When you hear talk of "teabaggers", or how "dumb" Palin is, or how Brown won "because he stood in the cold shaking hands outside Fenway Park", you know that you're talking to one of the people that the Internet is turning into a loser, as their political business model collapses around them. They'll all be gone in ten years.

These memes don't - can't - stand up to scrutiny. They're actually not intended to, any more than Jones and Mann thought that their scientific papers could stand up to skeptical challenges: the suppression of alternate ideas is all the proof you need to understand how strong they thought their own arguments were. It was all posturing - signaling - to the other Gatekeepers, as is chatter about "teabaggers".

The election of 2010 won't be the last in this Revolution. We're looking at a decade of upheaval, as the current "business model" of political power gets reshaped. It will probably take ten years before it settles down into a new Conventional Wisdom of how to succeed in the political market. Most of the current incumbents will be gone, and a bunch of people we've never heard of will be major players. All of these new faces will have something in common.

Like Sarah Palin and Scott Brown, they will have come out of the Long Tail, and will have bypassed the old Gatekeepers on their way to success.

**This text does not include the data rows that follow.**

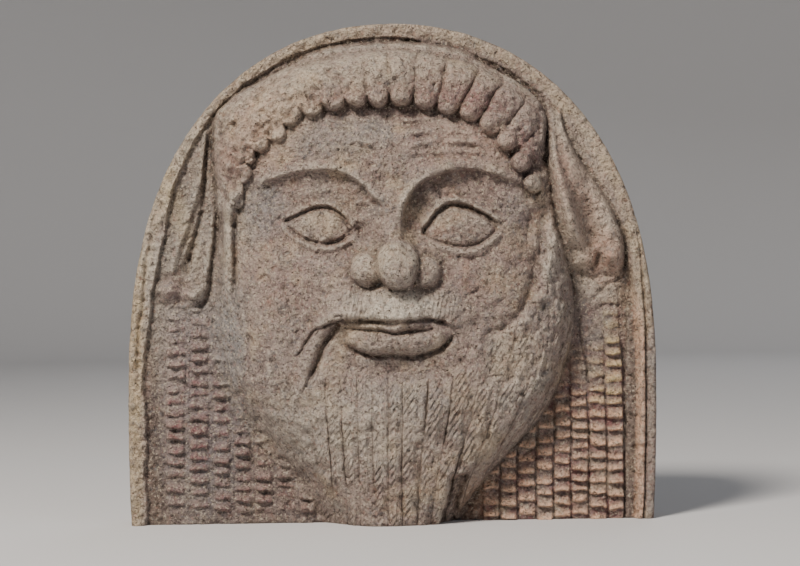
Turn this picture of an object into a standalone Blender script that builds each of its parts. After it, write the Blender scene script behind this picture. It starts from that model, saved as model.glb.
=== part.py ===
# Terracotta antefix: a round-topped plaque with the head of a horse-eared silen in high relief.
# One mould-made piece. Sizes are in millimetres and become metres where the mesh is made.
# The relief is worked out lying down: across is the width, up the height, and the relief rises from the back.
import bmesh
import bpy
import numpy as np
from math import radians

mm = 0.001

# plaque
plaque_half_width = 111.0
plaque_height = 209.6
straight_side = 50.0        # height at which the arch springs
arch_fullness = 2.6         # exponents of the arch: higher is squarer
arch_roundness = 2.1
foot_tuck = 1.2             # the sides draw in a little towards the foot
lean = 0.85                 # degrees: the foot was cut slightly out of square
field_level = 21.5          # thickness of the slab behind the head
rim_level = 26.0

# head
head_rise = 29.0            # of the cheeks above the field
cheek_level = 105.0         # above this the head falls back towards the crown
crown_level = 203.0
head_top = 200.0
left_flank = 20.0           # width over which the beard is let down to the slab
right_flank = 14.0
flank_top = 122.0           # and the height below which it is
foot_fall = 0.38            # share by which the beard leans back at its foot
fall_from = 64.0
nose_tip_rise = 19.0
socket_slope = 4.0          # width of the slope under a brow
socket_fade = (94, 132)     # heights between which the sockets run out into the cheeks
moustache_bow = 0.004       # the moustache's lower edge bends down at both ends
chip_slant = 0.21           # of the gap left by the missing strand
chip_depth = 5.0

# hair
lock_pitch = 8.7            # degrees
middle_lock = 3.4           # direction of the lock over the nose, degrees
lock_tip = 3.6              # radius of a lock's round tip
hair_centre = (-0.2, 114.2)
hair_outer = 88.0
hair_half_angle = 79.0
hair_base = 24.4

# mesh
sheet_margin = 7.0
sheet_step = 1.2
kept_share = 0.118          # of the sheet's triangles, after thinning
back_allowance = 3.0
outline_spans = 72
block_height = 100.0        # of the block that trims the sheet


def smooth_step(low, high, value):
    share = np.clip((value - low) / (high - low), 0, 1)
    return share * share * (3 - 2 * share)


def curve_through(points, closed=False, per_span=6):
    """Catmull-Rom curve through the points."""
    points = np.array(points, float)
    if closed:
        points = np.vstack([points[-1:], points, points[:2]])
    else:
        points = np.vstack([2 * points[0] - points[1], points, 2 * points[-1] - points[-2]])
    a, b, c, d = (points[i:len(points) - 3 + i, None] for i in range(4))
    t = (np.arange(per_span) / per_span)[None, :, None]
    bend = (2 * a - 5 * b + 4 * c - d) * t ** 2 + (3 * b - a - 3 * c + d) * t ** 3
    line = (b + ((c - a) * t + bend) / 2).reshape(-1, 2)
    return line if closed else np.vstack([line, points[-2]])


def beside_curve(across, up, line, reach, closed=False):
    """Index of the nearby places, their distance, their side and their share of the way along."""
    low, high = line.min(0) - reach, line.max(0) + reach
    near = np.nonzero((across > low[0]) & (across < high[0]) & (up > low[1]) & (up < high[1]))[0]
    x, y = across[near], up[near]
    ends = np.vstack([line, line[:1]]) if closed else line
    steps = np.diff(ends, axis=0)
    lengths = np.hypot(*steps.T)
    total = lengths.sum()
    run = 0.0
    distance = np.full(x.shape, np.inf)
    side = np.zeros(x.shape)
    along = np.zeros(x.shape)
    for (start_x, start_y), (dx, dy), length in zip(ends, steps, lengths):
        t = np.clip(((x - start_x) * dx + (y - start_y) * dy) / length ** 2, 0, 1)
        off_x = x - start_x - t * dx
        off_y = y - start_y - t * dy
        far = np.hypot(off_x, off_y)
        closer = far < distance
        distance = np.where(closer, far, distance)
        side = np.where(closer, dx * off_y - dy * off_x, side)
        along = np.where(closer, (run + t * length) / total, along)
        run += length
    return near, distance, np.sign(side), along


def in_oval(across, up, centre, radii, turn=0.0):
    """Squared distance from the centre, in radii."""
    angle = radians(turn)
    x, y = across - centre[0], up - centre[1]
    u = (x * np.cos(angle) + y * np.sin(angle)) / radii[0]
    v = (y * np.cos(angle) - x * np.sin(angle)) / radii[1]
    return u * u + v * v


def add_mound(height, across, up, centre, radii, rise, turn=0.0, edge=2.0):
    """A soft mound, or a hollow where rise is below zero."""
    height += rise * np.clip(1 - in_oval(across, up, centre, radii, turn), 0, None) ** edge


def add_ball(height, across, up, centre, radii, level, rise, softness, turn=0.0):
    """Half an egg that starts at a level under the surface, with a soft joint where the two meet."""
    apart = in_oval(across, up, centre, radii, turn)
    inside = apart < 1
    egg = level[inside] + rise * np.sqrt(1 - apart[inside])
    overlap = np.clip(softness - np.abs(height[inside] - egg), 0, None)
    height[inside] = np.maximum(height[inside], egg) + overlap ** 2 / (4 * softness)


def add_ridge(height, across, up, points, rise, width, ends=(0.1, 0.1)):
    """A ridge along a curve, or a groove where rise is below zero."""
    near, distance, _, along = beside_curve(across, up, curve_through(points), 2.6 * np.max(width))
    widths = np.interp(along, np.linspace(0, 1, np.size(width)), np.atleast_1d(width))
    rises = np.interp(along, np.linspace(0, 1, np.size(rise)), np.atleast_1d(rise))
    fade = smooth_step(0, ends[0], along) * smooth_step(0, ends[1], 1 - along)
    height[near] += rises * fade * np.exp(-(distance / widths) ** 2)


def arch_half_width(up):
    t = np.clip((up - straight_side) / (plaque_height - straight_side), 0, 1)
    low = np.clip(1 - up / straight_side, 0, 1)
    return plaque_half_width * (1 - t ** arch_fullness) ** (1 / arch_roundness) - foot_tuck * low ** 2


def arch_outline(foot=0.0):
    """From the left foot over the top to the right foot; the foot line follows the lean."""
    rise = np.sin(np.linspace(0, np.pi / 2, outline_spans // 2 + 1))
    up = straight_side + (plaque_height - straight_side) * rise
    half = arch_half_width(up)
    left = np.column_stack([-half, up])
    right = np.column_stack([half, up])[::-1]
    foot_half = arch_half_width(np.array([0.0]))[0]
    slope = foot_half * np.tan(radians(lean))
    return np.vstack([[[-foot_half, foot - slope]], left, right[1:], [[foot_half, foot + slope]]])


# (height, viewer's left edge, viewer's right edge) of the head, from the foot of the beard to the crown
head_levels = ((-30, -14, 12), (0, -29.5, 26), (22, -46.5, 42.5), (45, -66, 63), (70, -75.5, 74),
               (95, -76, 76.4), (125, -73.2, 70.4), (155, -74.7, 65.2), (172, -73, 64), (183, -60, 55),
               (194.5, -38, 35))

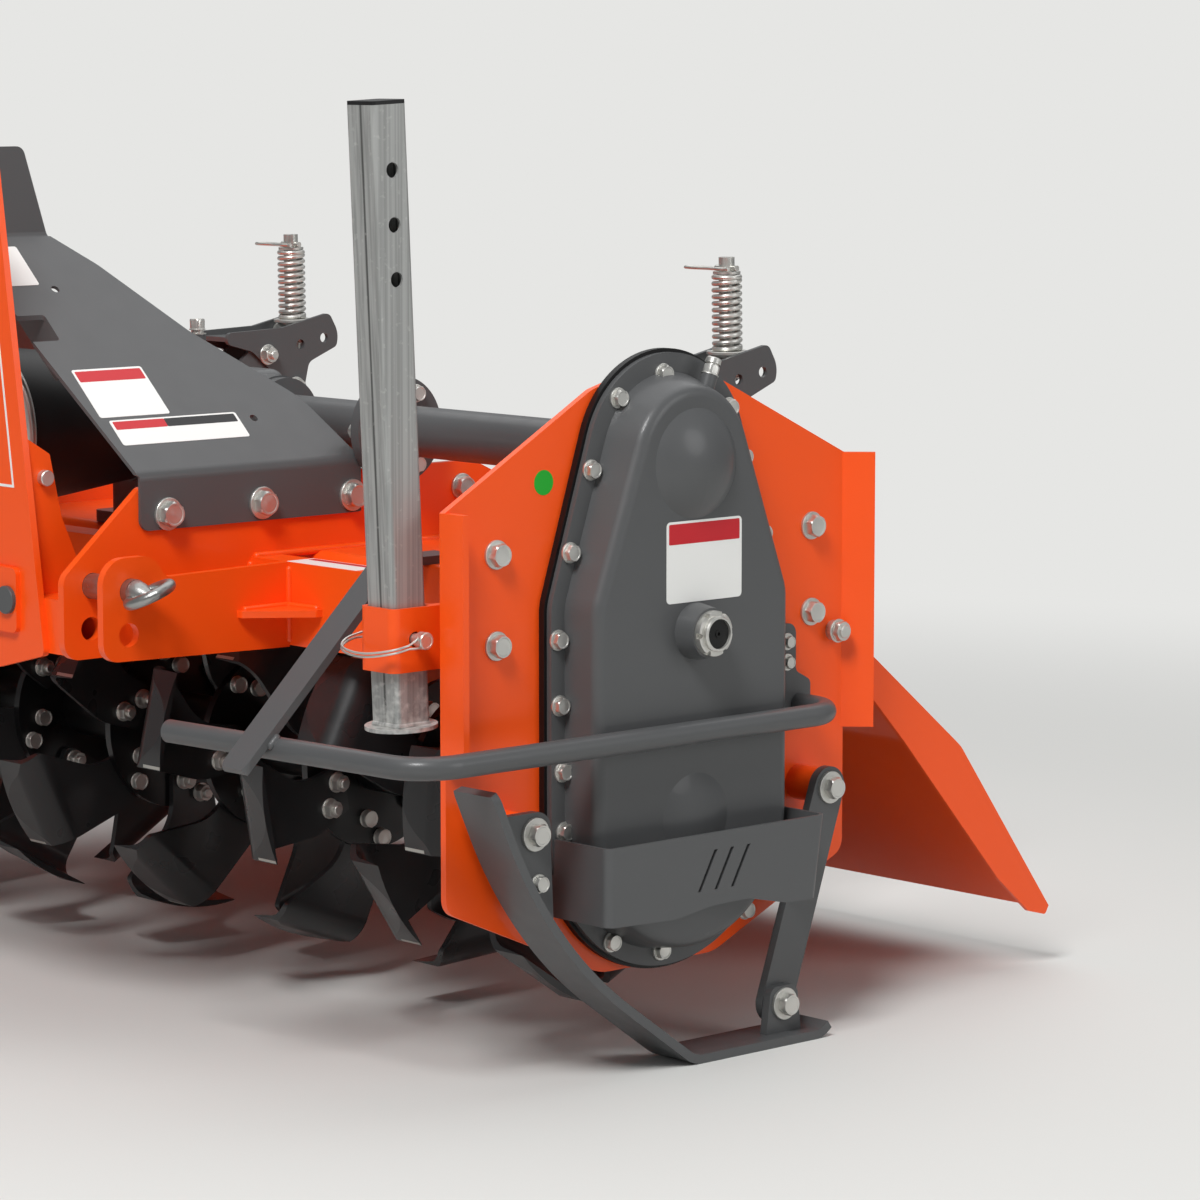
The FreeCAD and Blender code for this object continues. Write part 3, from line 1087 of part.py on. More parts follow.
def bumper():
    """Bent guard plate outside the foot of the chain case, with three slanted slots."""
    sections = []
    for level, rear in ((BUMPER_LOW, BUMPER_REAR_LOW), (BUMPER_TOP, BUMPER_REAR)):
        path = [(HALF_WIDTH, BUMPER_FRONT), (BUMPER_FACE, BUMPER_FRONT, BUMPER_BEND),
                (BUMPER_FACE, rear, BUMPER_BEND), (HALF_WIDTH, rear)]
        sections.append(outline_wire(sheet_outline(path, BUMPER_SHEET), "xy", level))
    shell = Part.makeLoft(sections, True, True)
    edge = [(BUMPER_FRONT + y, BUMPER_LOW + z, r) for y, z, r in BUMPER_EDGE]
    below = [(BUMPER_REAR + PAST, BUMPER_LOW - PAST), (BUMPER_FRONT - PAST, BUMPER_LOW - PAST)]
    first, last = (BUMPER_FRONT - PAST, edge[0][1]), (BUMPER_REAR + PAST, edge[-1][1])
    shell = shell.cut(plate([first, *edge[1:-1], last, *below], "yz", HALF_WIDTH, BUMPER_FACE + PAST))
    for y in SLOTS:
        slot = plate([(y, SLOT_FOOT), (y + SLOT_WIDTH, SLOT_FOOT), (y + SLOT_WIDTH + SLOT_LEAN, SLOT_HEAD),
                      (y + SLOT_LEAN, SLOT_HEAD)], "yz", BUMPER_FACE - 2 * BUMPER_SHEET, BUMPER_FACE + PAST)
        shell = shell.cut(slot)
    return shell.cut(belt(case_circles(CASE_FLANGE_RADII, CASE_RIM), "yz", HALF_WIDTH, CASE_FACE))


def leaned(shape):
    """A piece of the parking stand, leaned about its pin."""
    shape.rotate(Vector(STAND_X, STAND_Y, STAND_PIN_Z), ACROSS, STAND_LEAN)
    return shape


def square_bar(half_x, half_y, corner, low, high):
    """An upright bar on the stand's axis."""
    corners = [(STAND_X + x * half_x, STAND_Y + y * half_y, corner)
               for x, y in ((-1, -1), (1, -1), (1, 1), (-1, 1))]
    return plate(corners, "xy", low, high)


def stand_socket():
    """Square sleeve of the parking stand, tied to the front beam."""
    half_x = STAND_TUBE / 2 + SOCKET_PLAY
    half_y = half_x + (SOCKET_HEAD - SOCKET_FOOT) / 2 * tan(radians(STAND_LEAN))
    outer = half_x + SOCKET_WALL
    front = STAND_Y - half_y - SOCKET_WALL
    low, high = STAND_X - outer, STAND_X + outer
    sleeve = plate([(low, front, SOCKET_CORNER), (high, front, SOCKET_CORNER),
                    (high, SOCKET_BACK), (low, SOCKET_BACK)], "xy", SOCKET_FOOT, SOCKET_HEAD)
    hole = square_bar(half_x, half_y, STAND_CORNER, SOCKET_FOOT, SOCKET_HEAD)
    tie = box((high - SOCKET_TIE, high), (SOCKET_BACK - WELD, BEAM_FRONT),
              (SOCKET_FOOT, SOCKET_HEAD))
    pin = cross_rod(low - PAST, high + PAST, STAND_Y, STAND_PIN_Z, STAND_HOLE)
    return fused(sleeve, tie).cut(hole).cut(pin)


def stand_leg():
    """Square stand tube with adjusting holes and a round foot."""
    half, inner = STAND_TUBE / 2, STAND_TUBE / 2 - STAND_WALL
    bottom = STAND_FOOT_Z + STAND_FOOT
    tube = square_bar(half, half, STAND_CORNER, bottom, STAND_TOP)
    core = square_bar(inner, inner, STAND_CORNER - STAND_WALL, bottom, STAND_TOP)
    foot = Part.makeCylinder(STAND_FOOT_RADIUS, STAND_FOOT, Vector(STAND_X, STAND_Y, STAND_FOOT_Z))
    body = fused(tube.cut(core), foot)
    first = STAND_TOP - STAND_HOLES_FROM_TOP
    heights = [first - i * STAND_HOLE_PITCH for i in range(STAND_HOLE_COUNT)]
    low, high = STAND_X - half - PAST, STAND_X + half + PAST
    for z in (*heights, STAND_PIN_Z):
        body = body.cut(cross_rod(low, high, STAND_Y, z, STAND_HOLE))
    return leaned(body)


def stand_cap():
    """Plastic cap in the top of the stand tube."""
    half, inner = STAND_TUBE / 2, STAND_TUBE / 2 - STAND_WALL
    lid = square_bar(half, half, STAND_CORNER, STAND_TOP, STAND_TOP + CAP_THICK)
    plug = square_bar(inner, inner, STAND_CORNER - STAND_WALL, STAND_TOP - CAP_PLUG, STAND_TOP)
    return leaned(fused(lid, plug))


SINGLE_PIECES = {
    "case_backing": case_backing, "chain_case": chain_case, "bearing_housing": bearing_housing,
    "front_beam": front_beam, "rear_beam": rear_beam, "deck": deck,
    "hitch_crossbar": hitch_crossbar, "mast_head": mast_head,
    "gearbox": gearbox, "axle_tube": axle_tube, "pto_shaft": pto_shaft,
    "pto_shield": pto_shield, "guard_ring": guard_ring, "rotor_shaft": rotor_shaft,
    "tailgate": tailgate, "case_bumper": bumper,
    "stand_socket": stand_socket, "stand_leg": stand_leg, "stand_cap": stand_cap,
}
PAIRED_PIECES = {
    "end_plate": end_plate, "cradle_plate": cradle_plate, "clevis_plate": clevis_plate,
    "hitch_pin": hitch_pin, "mast_leg": mast_leg, "guard_cover": guard_cover,
    "hinge_pin": hinge_pin, "lift_rod": lift_rod, "spring_swivel": swivel,
    "spring_arm": spring_arm, "skid": skid, "skid_arm": skid_arm, "guard_hoop": guard_hoop,
}


def build():
    """Every node by name, with the origin moved under the middle of the whole box."""
    nodes = {name: make() for name, make in SINGLE_PIECES.items()}
    for name, make in PAIRED_PIECES.items():
        piece = make()
        nodes[name + "_left"] = piece
        nodes[name + "_right"] = on_side(piece, RIGHT)
    nodes["tines_left_hand"] = tines(LEFT)
    nodes["tines_right_hand"] = tines(RIGHT)
    whole = Part.makeCompound(list(nodes.values())).BoundBox
    shift = Vector(-whole.Center.x, -whole.Center.y, -whole.ZMin)
    for shape in nodes.values():
        shape.translate(shift)
    return nodes, shift


if __name__ == "__main__":
    os.makedirs("parts", exist_ok=True)
    pieces, moved = build()
    for node, solid in pieces.items():
        solid.exportStep(f"parts/{node}.step")
        print(node, len(solid.Solids), solid.isValid(), round(solid.Volume / 1e3, 1))
    print("shift", [round(v, 3) for v in moved])
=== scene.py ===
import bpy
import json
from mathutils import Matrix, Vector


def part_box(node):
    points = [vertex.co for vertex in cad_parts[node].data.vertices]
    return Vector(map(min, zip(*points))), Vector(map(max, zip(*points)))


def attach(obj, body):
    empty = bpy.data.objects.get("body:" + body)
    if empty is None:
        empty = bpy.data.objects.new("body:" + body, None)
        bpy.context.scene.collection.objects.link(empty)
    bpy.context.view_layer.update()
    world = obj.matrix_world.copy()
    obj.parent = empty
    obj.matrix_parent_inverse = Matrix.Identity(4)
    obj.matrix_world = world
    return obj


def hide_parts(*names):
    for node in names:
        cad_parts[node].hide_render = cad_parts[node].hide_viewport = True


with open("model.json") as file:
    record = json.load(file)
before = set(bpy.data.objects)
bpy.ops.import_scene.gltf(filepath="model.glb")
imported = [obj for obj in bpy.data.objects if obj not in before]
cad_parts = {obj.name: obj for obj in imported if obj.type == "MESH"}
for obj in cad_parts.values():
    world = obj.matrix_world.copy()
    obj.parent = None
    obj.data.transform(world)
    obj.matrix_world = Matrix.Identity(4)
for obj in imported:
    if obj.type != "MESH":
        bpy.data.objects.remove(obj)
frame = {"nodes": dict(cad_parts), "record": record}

"""Looks of a three-point rotavator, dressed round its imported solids.

Lengths are in millimetres of the machine's own frame unless a name ends in _m: X across, with
the chain case at +X, Y from the tractor backwards, Z up, and Y = 0 at the end plates' front edge.
"""

import json
import logging
import math
from dataclasses import dataclass, field
from enum import Enum

import bmesh
import bpy
import numpy as np

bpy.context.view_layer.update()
LOG = logging.getLogger("rotavator")
MM = 0.001
LEFT, RIGHT = 1.0, -1.0


def machine_origin() -> np.ndarray:
    """Where the machine frame's zero lies in the row frame, from the end plates' boxes.

    Returns:
        The place, in metres.
    """
    left_low, left_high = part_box("end_plate_left")
    right_low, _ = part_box("end_plate_right")
    return np.array([(left_high.x + right_low.x) / 2, left_low.y, 0.0])


ORIGIN_M = machine_origin()


class Spot(Enum):
    """The bodies that carry what the scene adds."""

    FRAME = "root"
    ROTOR = "rotor"
    GATE = "tailgate"
    STAND = "stand"
    SWIVEL_LEFT = "swivel_left"
    SWIVEL_RIGHT = "swivel_right"
    ROD_LEFT = "rod_left"
    ROD_RIGHT = "rod_right"


# Finishes

def linear(code: str) -> tuple[float, float, float, float]:
    """Linear colour of an sRGB hex code.

    Args:
        code: six hex digits.
    Returns:
        Red, green, blue and an alpha of 1.
    """
    parts = [int(code[i:i + 2], 16) / 255 for i in (0, 2, 4)]
    red, green, blue = [p / 12.92 if p <= 0.04045 else ((p + 0.055) / 1.055) ** 2.4 for p in parts]
    return red, green, blue, 1.0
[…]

The dinosaurs smell a change in the air, and roar their defiance.


libertyman said...

The music analogy is apt, as for years the sales data were manipulated. It is amazing to me how the internet has made so much information available, and not just through the steadily diminishing influence of the media.
Excellent points today.

capt fast said...

a terrible fact is that many people cannot identify the members of "the deep state". Upon opening my eyes and reading your several posts, the identifying of deep state members is quite the easy task. simply follow the trail of losers who are bitter for having spent their youth on seeking power the way it has always been done and are now done in by a kid with a phone texting her buddies all the latest foolishness of the Gatekeepers nestled in the Long Tail.